O presidente da UBE classifica a conduta como uma “afronta à democracia” e um “crime repugnante”.
“A humanidade se desenvolveu positivamente através dos séculos e, principalmente, nas últimas décadas. O Brasil foi à guerra em 1942 na defesa dos ideais humanos, dos valores humanos e esses valores estão sendo renegados por homens como Bolsonaro”, salientou.
Sobre o clima de intolerância e ódio insuflado na população pela conduta de Bolsonaro, Durval Noronha reforçou que a conciliação nacional deve ser alcançada fortalecendo o Estado Democrático de Direito.
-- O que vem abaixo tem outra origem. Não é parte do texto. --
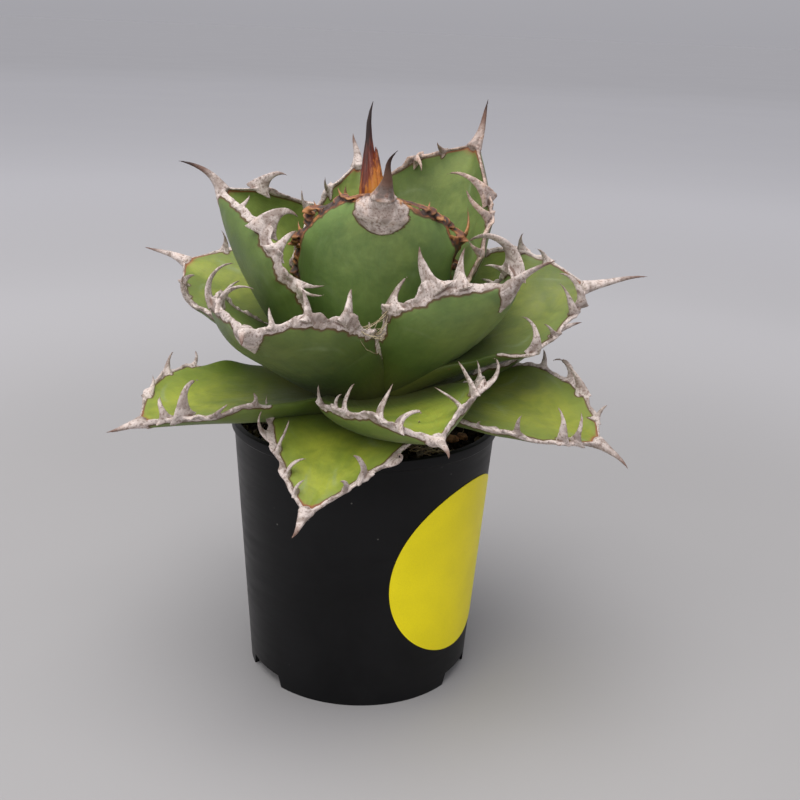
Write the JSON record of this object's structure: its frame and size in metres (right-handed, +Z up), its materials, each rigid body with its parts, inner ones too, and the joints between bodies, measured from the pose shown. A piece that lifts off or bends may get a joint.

“A receita da conciliação nacional passa pelo Estado de Direito. Ela se pauta pelas liberdades democráticas. Ela se pauta pela disciplina dentro da lei, pela disciplina dos tribunais na aplicação das leis. Ela se pauta no respeito e na tolerância de uns aos outros. Dizia Voltaire, que foi um grande sábio, que a tolerância é a maior virtude humana. É nós precisamos buscar isso. E buscar a tolerância dentro do Estado de Direito. Dentro das nossas liberdades democráticas, e não através da sua destruição.”